In United Arab Emirates (UAE)-controlled prisons, Yemeni detainees are stripped naked, tied up, have large rocks suspended from their testicles, and raped or sodomized by wooden or steel poles. All of it is filmed by guards. These are some of the gruesome details in a new report from The Associated Press (AP)—a follow-up to its June 2017 report—documenting the horrific torture and abuse occurring in UAE-run prisons in Yemen. The United Nations and multiple human rights organizations have also provided detailed accounts of these atrocities. Yet, the United States maintains that it has seen “no substantiating information” to support these allegations. Given the consistency of the evidence that has now been public for a full year, this is a preposterous claim. The United States needs to get its head out of the sand regarding torture in Yemen.
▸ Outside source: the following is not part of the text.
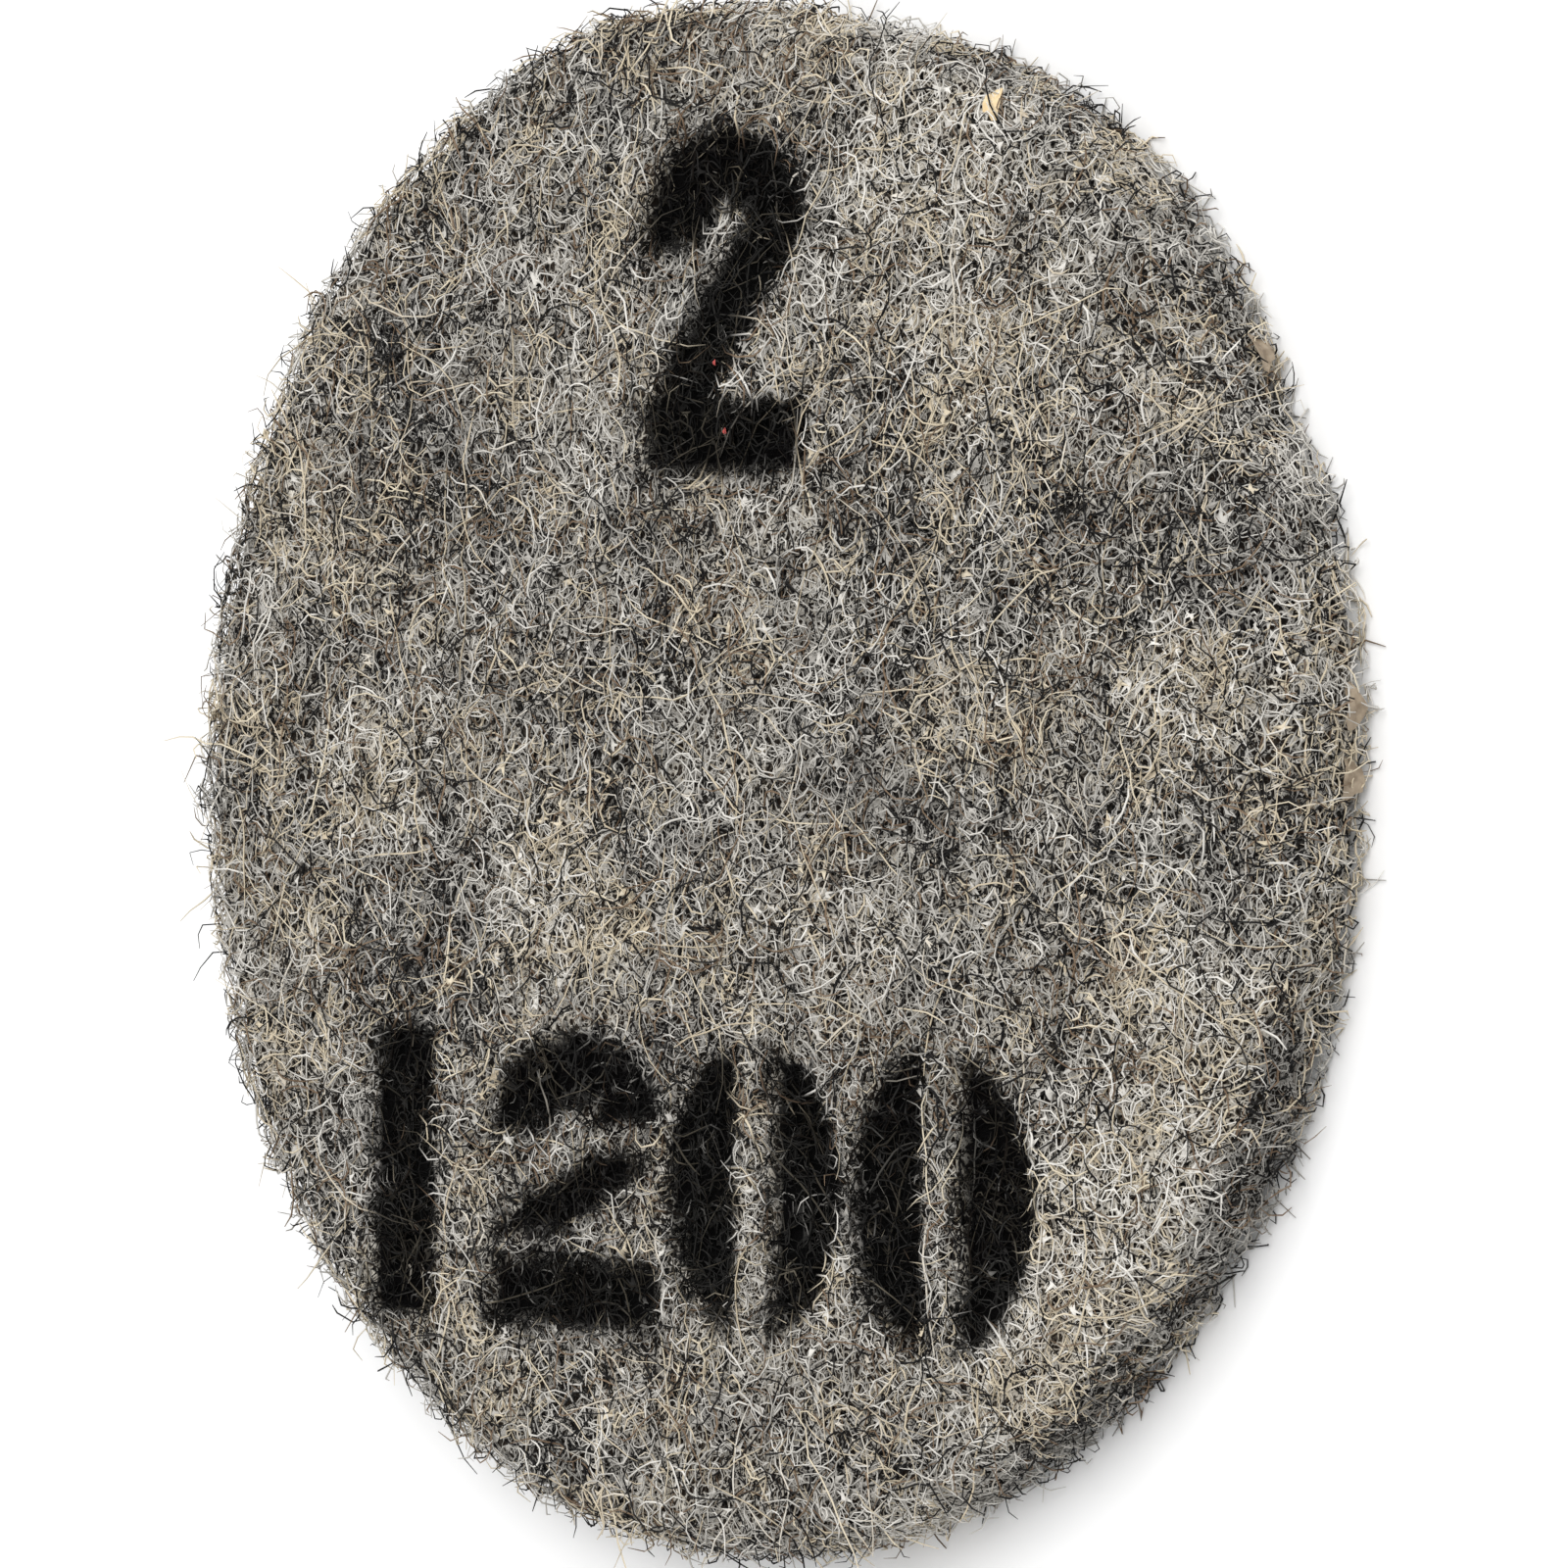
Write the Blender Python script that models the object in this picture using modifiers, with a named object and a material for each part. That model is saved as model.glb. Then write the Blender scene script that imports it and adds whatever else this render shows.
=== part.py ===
"""Non-woven abrasive disc.

One round pad, cut with a die from a bonded web of animal hair and abrasive grain. A size figure and a grit
number are stencilled on its working face. The ink mats the nap, so each inked field is a shallow flat.

Lengths are in metres and +Z is up. The pad lies on its back face, and the centre of that face is the origin.
The figures read upright when +Y points up the page.
"""

import math

import bmesh
import bpy
from mathutils import Vector, noise

# The pad
DISC_DIAMETER = 0.0750
DISC_THICKNESS = 0.0055
FRONT_EDGE_RADIUS = 0.0011
BACK_EDGE_RADIUS = 0.0005

# How uneven the web is: the nap's lumps on the working face, and the wander of the cut edge
NAP_HEIGHT = 0.00022
NAP_LUMP = 0.0042
EDGE_WANDER = 0.00035
EDGE_LUMP = 0.0030
EDGE_BAND = 0.0050

# Where the cut edge falls short of a circle: angle from +X, half width of the dent, and its depth
EDGE_DENTS = (
    (math.radians(78), math.radians(34), 0.0012),
    (math.radians(28), math.radians(8), 0.0008),
    (math.radians(-2), math.radians(5), 0.0005),
)

# The fineness of the solid
AROUND = 132
RING_STEP = 0.0025
WALL_STEP = 0.0012
ARC_STEPS = 3

# The stencilled marks
INK_MATTING = 0.00012
STROKE_WIDTH = 0.0044
STROKE_HEIGHT = 0.0034
BOWL_SHARE = 0.62
BRIDGE = 0.0026
FIGURE_WIDTH = 0.0118
FIGURE_HEIGHT = 0.0143
FIGURE_PITCH = 0.0125
GRIT_ROW_Y = -0.0201
GRIT_ROW_START = -0.0218
SIZE_FIGURE_X = 0.0006
SIZE_FIGURE_Y = 0.0226
SIZE_FIGURE_WIDTH = 0.0110
SIZE_FIGURE_HEIGHT = 0.0166
CURVE_POINTS = 16

HAIR_COLOUR = (0.36, 0.34, 0.30, 1.0)
INK_COLOUR = (0.010, 0.010, 0.011, 1.0)


def clear_scene():
    for old in list(bpy.data.objects):
        bpy.data.objects.remove(old)


def new_collection(name):
    made = bpy.data.collections.new(name)
    bpy.context.scene.collection.children.link(made)
    return made


def new_material(name, colour, roughness):
    material = bpy.data.materials.new(name)
    material.use_nodes = True
    shader = material.node_tree.nodes["Principled BSDF"]
    shader.inputs["Base Color"].default_value = colour
    shader.inputs["Roughness"].default_value = roughness
    shader.inputs["Metallic"].default_value = 0.0
    material.diffuse_color = colour
    return material


def even_steps(start, end, longest):
    """Values from start to end, both included, in equal steps no longer than longest."""
    count = max(1, math.ceil(abs(end - start) / longest))
    return [start + (end - start) * i / count for i in range(count + 1)]


def edge_arc(radius, edge_radius, z_centre, first, last):
    """Points of a rounded edge in the XZ plane, from the angle first to the angle last."""
    centre_x = radius - edge_radius
    return [
        (centre_x + edge_radius * math.cos(a), z_centre + edge_radius * math.sin(a))
        for a in (first + (last - first) * i / ARC_STEPS for i in range(ARC_STEPS + 1))
    ]


def pad_profile():
    """Half the pad's section, from the centre of the front face down to the centre of the back face."""
    radius = DISC_DIAMETER / 2
    front = [(r, DISC_THICKNESS) for r in even_steps(0.0, radius - FRONT_EDGE_RADIUS, RING_STEP)]
    front_arc = edge_arc(radius, FRONT_EDGE_RADIUS, DISC_THICKNESS - FRONT_EDGE_RADIUS, math.pi / 2, 0.0)
    wall_top = DISC_THICKNESS - FRONT_EDGE_RADIUS
    wall = [(radius, z) for z in even_steps(wall_top, BACK_EDGE_RADIUS, WALL_STEP)]
    back_arc = edge_arc(radius, BACK_EDGE_RADIUS, BACK_EDGE_RADIUS, 0.0, -math.pi / 2)
    return front[:-1] + front_arc[:-1] + wall[:-1] + back_arc + [(0.0, 0.0)]


def turned_mesh(name, profile):
    """The mesh of a profile that a Screw modifier turns once round Z."""
    mesh = bpy.data.meshes.new(name + "_profile")
    mesh.from_pydata([(x, 0.0, z) for x, z in profile], [(i, i + 1) for i in range(len(profile) - 1)], [])
    turned = bpy.data.objects.new(name + "_profile", mesh)
    bpy.context.scene.collection.objects.link(turned)
    screw = turned.modifiers.new("Turn", "SCREW")
    screw.steps = AROUND
    screw.render_steps = AROUND
    screw.use_merge_vertices = True
    screw.merge_threshold = 0.00001
    bpy.context.view_layer.update()
    graph = bpy.context.evaluated_depsgraph_get()
    made = bpy.data.meshes.new_from_object(turned.evaluated_get(graph))
    bpy.data.objects.remove(turned)
    made.name = name
    return made


def smooth_share(value, low, high):
    """0 at low, 1 at high, with an even start and end."""
    t = min(1.0, max(0.0, (value - low) / (high - low)))
    return t * t * (3 - 2 * t)


def dent_depth(angle):
    """How far the cut edge falls inside the circle at this angle."""
    depth = 0.0
    for middle, half_width, most in EDGE_DENTS:
        away = abs((angle - middle + math.pi) % (2 * math.pi) - math.pi)
        depth += most * (1.0 - smooth_share(away, 0.0, half_width))
    return depth


def uneven(point):
    """A point of the turned pad, moved as the web's nap and the ragged cut edge lie."""
    x, y, z = point
    r = math.hypot(x, y)
    lump = noise.noise(Vector((x, y, 0.0)) / NAP_LUMP)
    rise = NAP_HEIGHT * lump * smooth_share(z, 0.0, DISC_THICKNESS)
    near_edge = smooth_share(r, DISC_DIAMETER / 2 - EDGE_BAND, DISC_DIAMETER / 2)
    wander = EDGE_WANDER * noise.noise(Vector((x, y, z)) / EDGE_LUMP)
    inward = (dent_depth(math.atan2(y, x)) - wander) * near_edge
    scale = (r - inward) / r if r > 0 else 1.0
    return Vector((x * scale, y * scale, z + rise))


def make_pad(collection, material):
    mesh = turned_mesh("abrasive_disc", pad_profile())
    for vertex in mesh.vertices:
        vertex.co = uneven(vertex.co)
    mesh.materials.append(material)
    mesh.shade_smooth()
    pad = bpy.data.objects.new("abrasive_disc", mesh)
    collection.objects.link(pad)
    return pad


def oval_arc(centre, half_width, half_height, first, last):
    """Points on an oval from one angle to another, in degrees from +X."""
    turns = [math.radians(first + (last - first) * i / CURVE_POINTS) for i in range(CURVE_POINTS + 1)]
    return [(centre[0] + half_width * math.cos(t), centre[1] + half_height * math.sin(t)) for t in turns]


def oval_band(centre, half_width, half_height, first, last):
    """A stroke that follows an oval inside its edge, thick at the sides and thinner at the top."""
    outer = oval_arc(centre, half_width, half_height, first, last)
    inner = oval_arc(centre, half_width - STROKE_WIDTH, half_height - STROKE_HEIGHT, last, first)
    return outer + inner


def slanted_bar(foot, head, width):
    """A four-sided stroke with level ends, from its foot up to its head."""
    half = width / 2
    low = [(foot[0] - half, foot[1]), (foot[0] + half, foot[1])]
    return low + [(head[0] + half, head[1]), (head[0] - half, head[1])]


def figure_one(centre, width, height):
    """A plain upright bar."""
    x, y = centre
    return [slanted_bar((x, y - height / 2), (x, y + height / 2), STROKE_WIDTH)]


def figure_two(centre, width, height, bridged):
    """A bowl that runs down into a slanted leg, over a foot. A bridged one is cut into three by its stencil."""
    x, y = centre
    top = y + height / 2
    base = y - height / 2
    bowl_half = height * BOWL_SHARE / 2
    middle = (x, top - bowl_half)
    foot_top = base + STROKE_HEIGHT
    leg_foot = (x - width / 2 + STROKE_WIDTH / 2, foot_top + (BRIDGE / 3 if bridged else 0.0))
    leg_head = (x + width / 2 - STROKE_WIDTH / 2, middle[1] - (BRIDGE / 2 if bridged else 0.0))
    bowl = oval_band(middle, width / 2, bowl_half, 185, 8 if bridged else 0)
    leg = slanted_bar(leg_foot, leg_head, STROKE_WIDTH)
    foot = slanted_bar((x, base), (x, foot_top), width)
    return [bowl, leg, foot]


def figure_nought(centre, width, height):
    """Two half moons with the stencil's bridge between them."""
    start = math.degrees(math.acos(BRIDGE / width))
    return [oval_arc(centre, side * width / 2, height / 2, -start, start)[::side] for side in (1, -1)]


def mark_outlines():
    """The outline of every inked field, seen from above."""
    place = [(GRIT_ROW_START + FIGURE_PITCH * i, GRIT_ROW_Y) for i in range(4)]
    size = (FIGURE_WIDTH, FIGURE_HEIGHT)
    outlines = figure_two((SIZE_FIGURE_X, SIZE_FIGURE_Y), SIZE_FIGURE_WIDTH, SIZE_FIGURE_HEIGHT, False)
    outlines += figure_one(place[0], *size)
    outlines += figure_two(place[1], *size, True)
    outlines += figure_nought(place[2], *size)
    outlines += figure_nought(place[3], *size)
    return outlines


def make_cutter(name, outline, low, high, collection, material):
    """A flat outline extruded between two heights, as a mesh."""
    curve = bpy.data.curves.new(name, "CURVE")
    curve.dimensions = "2D"
    curve.fill_mode = "BOTH"
    curve.extrude = (high - low) / 2
    spline = curve.splines.new("POLY")
    spline.points.add(len(outline) - 1)
    for point, (x, y) in zip(spline.points, outline):
        point.co = (x, y, 0.0, 1.0)
    spline.use_cyclic_u = True
    drawn = bpy.data.objects.new(name + "_outline", curve)
    drawn.location.z = (low + high) / 2
    bpy.context.scene.collection.objects.link(drawn)
    bpy.context.view_layer.update()
    graph = bpy.context.evaluated_depsgraph_get()
    mesh = bpy.data.meshes.new_from_object(drawn.evaluated_get(graph))
    shape = bmesh.new()
    shape.from_mesh(mesh)
    bmesh.ops.remove_doubles(shape, verts=shape.verts, dist=0.000001)
    bmesh.ops.recalc_face_normals(shape, faces=shape.faces)
    shape.to_mesh(mesh)
    shape.free()
    mesh.materials.append(material)
    cutter = bpy.data.objects.new(name, mesh)
    cutter.matrix_world = drawn.matrix_world
    bpy.data.objects.remove(drawn)
    cutter.hide_render = True
    cutter.display_type = "WIRE"
    collection.objects.link(cutter)
    return cutter


def sink_marks(pad, cutters):
    """Cuts every inked field into the working face, and colours its floor with the cutter's ink."""
    cut = pad.modifiers.new("Inked fields", "BOOLEAN")
    cut.operation = "DIFFERENCE"
    cut.operand_type = "COLLECTION"
    cut.collection = cutters
    cut.solver = "EXACT"
    cut.material_mode = "TRANSFER"


def main():
    clear_scene()
    parts = new_collection("Non-woven abrasive disc")
    cutters = new_collection("Cutters")
    hair = new_material("bonded_hair", HAIR_COLOUR, 0.95)
    ink = new_material("stencil_ink", INK_COLOUR, 0.80)
    pad = make_pad(parts, hair)
    low = DISC_THICKNESS - NAP_HEIGHT - INK_MATTING
    high = DISC_THICKNESS + 2 * NAP_HEIGHT
    for number, outline in enumerate(mark_outlines()):
        make_cutter(f"ink_field_{number}", outline, low, high, cutters, ink)
    sink_marks(pad, cutters)


main()
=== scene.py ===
# %% [markdown]
# # A non-woven abrasive disc
#
# The real object is a round pad, cut with a die from a web of animal hair. Resin bonds the hairs where
# they touch and holds fine grain on them. Two rows of figures are stencilled on the working face in black
# ink.
#
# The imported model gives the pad's solid, which lies on its back face with +Z out of the working face.
# This script keeps that solid's form and grows the hair on it, one strand at a time.

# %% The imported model
import math

import bmesh
import bpy
from mathutils import Matrix, Vector


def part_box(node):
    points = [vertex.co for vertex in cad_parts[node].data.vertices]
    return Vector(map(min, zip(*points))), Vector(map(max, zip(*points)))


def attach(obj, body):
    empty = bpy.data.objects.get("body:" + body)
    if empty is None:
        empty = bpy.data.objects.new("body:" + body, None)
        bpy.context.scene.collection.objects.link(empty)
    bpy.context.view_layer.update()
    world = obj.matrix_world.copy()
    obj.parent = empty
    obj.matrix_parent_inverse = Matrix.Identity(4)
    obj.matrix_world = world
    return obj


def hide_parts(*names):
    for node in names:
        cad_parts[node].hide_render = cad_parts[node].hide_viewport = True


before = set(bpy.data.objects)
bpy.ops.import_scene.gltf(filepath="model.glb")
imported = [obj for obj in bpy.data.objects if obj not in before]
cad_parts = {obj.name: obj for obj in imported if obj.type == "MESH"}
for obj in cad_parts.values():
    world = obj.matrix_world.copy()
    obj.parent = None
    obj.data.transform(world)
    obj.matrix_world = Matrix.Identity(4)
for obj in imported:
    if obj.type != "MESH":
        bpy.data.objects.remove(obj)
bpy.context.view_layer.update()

MM = 0.001
PAD = "abrasive_disc"
low_corner, high_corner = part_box(PAD)
PAD_RADIUS = 37.5 * MM
FACE_HEIGHT = 5.5 * MM
for title, corner in (("from", low_corner), ("to", high_corner)):
    print("solid", title, [round(v / MM, 2) for v in corner], "mm")

# %% [markdown]
# ## Camera
#
# The face is turned 45 degrees away from the camera, and its right edge is the nearer one. The pad lies
# on a bench here, so the camera looks down on it from its +X side and is rolled until +Y points up the
# picture. The viewing distance is ten radii. The pad sits a little left of the lens's axis, as it does in
# the photo.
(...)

Multiple ongoing conflicts have ravaged Yemen for years. Al-Qaida-aligned militants, known as al-Qaida in the Arabian Peninsula (AQAP), have fought an insurgent campaign against Yemeni forces since the late 2000s. In January 2015, separatist Houthi rebels toppled the Yemeni government and have since fought elements of the former government that are backed by an international Saudi Arabia- and UAE-led coalition. That conflict has exacerbated a situation the United Nations describes as the world’s “worst humanitarian crisis.” The United Nations is pursuing a cease-fire among all parties involved, which, if achieved, would be a positive step toward resolution. More needs to be done, however, to bring an end to this ever-escalating conflict.

The United States’ role in Yemen

The United States has directly participated in the fight against AQAP since the Bush administration, partnering with the Yemeni government when it could as well as with regional partners such as the UAE. The United States also provides substantial military support to the Saudi and Emirati war against the Houthis—and given the contribution this war has had on the grave humanitarian crisis in Yemen, U.S. military support for the Saudi-UAE coalition has drawn considerable congressional concern.

Based on its extensive investigation in Yemen, the AP reported that the UAE has “swept up hundreds of Yemeni men into a network of at least 18 hidden prisons … on suspicion of being al-Qaida or Islamic State militants.” The tortured and abused detainees are not being held as part of the Saudi-UAE war against the Houthis but rather in connection to the counterterrorism mission in Yemen—in which the United States is a direct participant. Though there have been no accusations that U.S. personnel are directly involved in the torture and abuse of the Yemeni detainees, the United States acknowledged that “American forces receive intelligence from UAE partners and have participated in interrogations in Yemen.”

In June 2017, Human Rights Watch discovered that among “49 people, including four children, who [had] been arbitrarily detained or forcibly disappeared … some detainees had been abused or tortured” in Yemen. A panel of international experts on Yemen—including one American—investigating the situation pursuant to a U.N. Security Council resolution reported in January 2018 that UAE forces were responsible for torture, “including beatings, electrocution, constrained suspension and imprisonment in a metal cell (‘the cage’) in the sun.”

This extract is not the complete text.